(Required work):
Give the data again, word for word.

(Information provided):
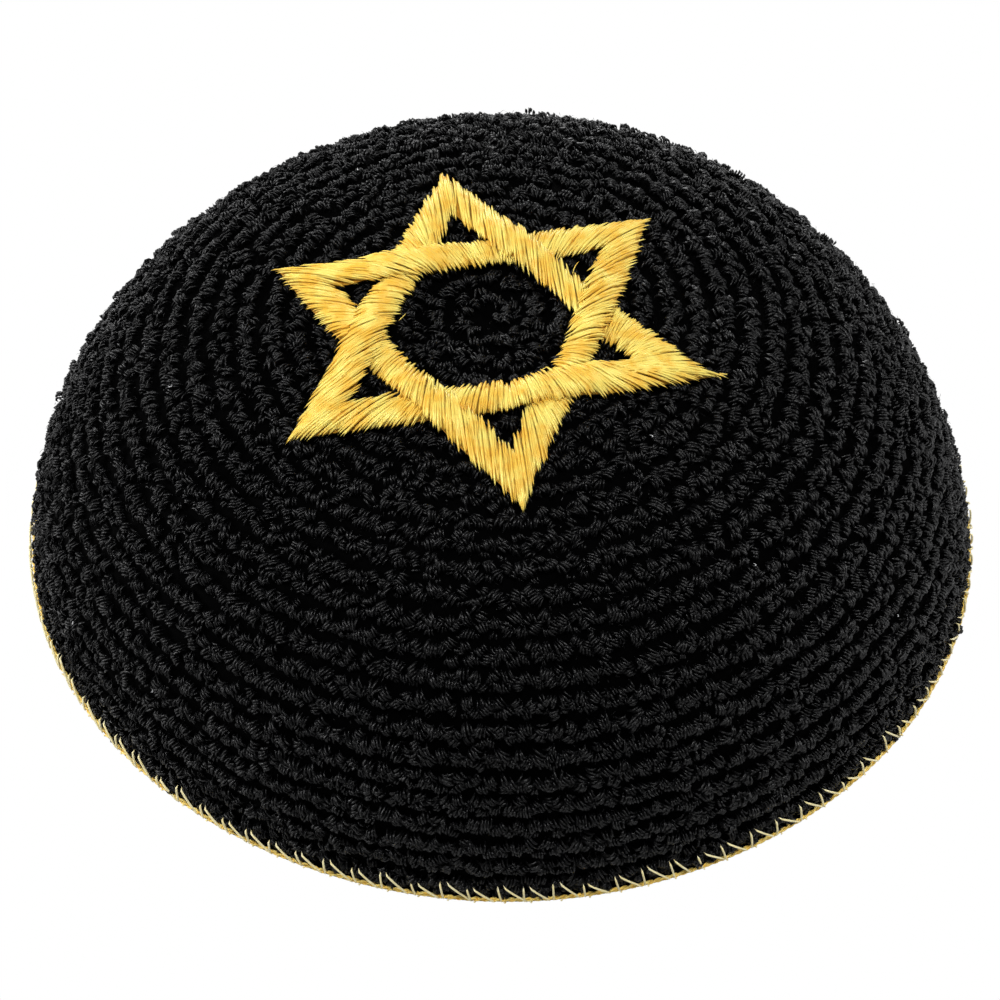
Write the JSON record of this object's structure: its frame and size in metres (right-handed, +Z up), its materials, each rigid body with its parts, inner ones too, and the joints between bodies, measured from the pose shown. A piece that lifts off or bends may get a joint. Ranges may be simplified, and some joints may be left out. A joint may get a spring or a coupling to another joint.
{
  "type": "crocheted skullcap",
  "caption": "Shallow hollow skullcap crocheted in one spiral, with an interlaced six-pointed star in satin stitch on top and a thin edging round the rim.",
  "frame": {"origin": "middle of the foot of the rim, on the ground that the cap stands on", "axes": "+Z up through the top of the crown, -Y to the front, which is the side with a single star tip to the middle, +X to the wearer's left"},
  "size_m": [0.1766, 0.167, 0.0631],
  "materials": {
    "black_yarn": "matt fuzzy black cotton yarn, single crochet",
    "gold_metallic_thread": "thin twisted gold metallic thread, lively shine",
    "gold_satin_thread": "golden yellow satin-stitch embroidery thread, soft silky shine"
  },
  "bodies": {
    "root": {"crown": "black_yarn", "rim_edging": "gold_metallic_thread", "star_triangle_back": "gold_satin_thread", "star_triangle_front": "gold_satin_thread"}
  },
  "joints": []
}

(Task output):
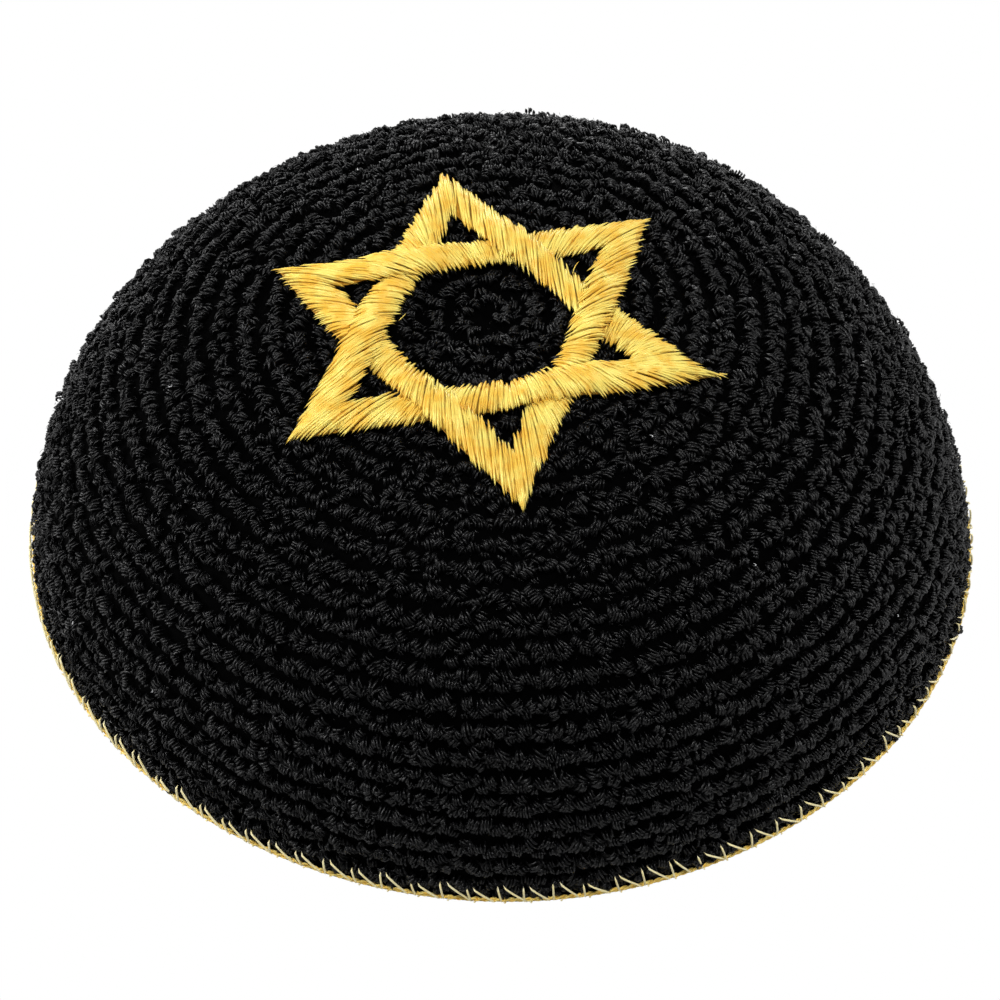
Write the JSON record of this object's structure: its frame and size in metres (right-handed, +Z up), its materials, each rigid body with its parts, inner ones too, and the joints between bodies, measured from the pose shown. A piece that lifts off or bends may get a joint. Ranges may be simplified, and some joints may be left out. A joint may get a spring or a coupling to another joint.
{
  "type": "crocheted skullcap",
  "caption": "Shallow hollow skullcap crocheted in one spiral, with an interlaced six-pointed star in satin stitch on top and a thin edging round the rim.",
  "frame": {"origin": "middle of the foot of the rim, on the ground that the cap stands on", "axes": "+Z up through the top of the crown, -Y to the front, which is the side with a single star tip to the middle, +X to the wearer's left"},
  "size_m": [0.1766, 0.167, 0.0631],
  "materials": {
    "black_yarn": "matt fuzzy black cotton yarn, single crochet",
    "gold_metallic_thread": "thin twisted gold metallic thread, lively shine",
    "gold_satin_thread": "golden yellow satin-stitch embroidery thread, soft silky shine"
  },
  "bodies": {
    "root": {"crown": "black_yarn", "rim_edging": "gold_metallic_thread", "star_triangle_back": "gold_satin_thread", "star_triangle_front": "gold_satin_thread"}
  },
  "joints": []
}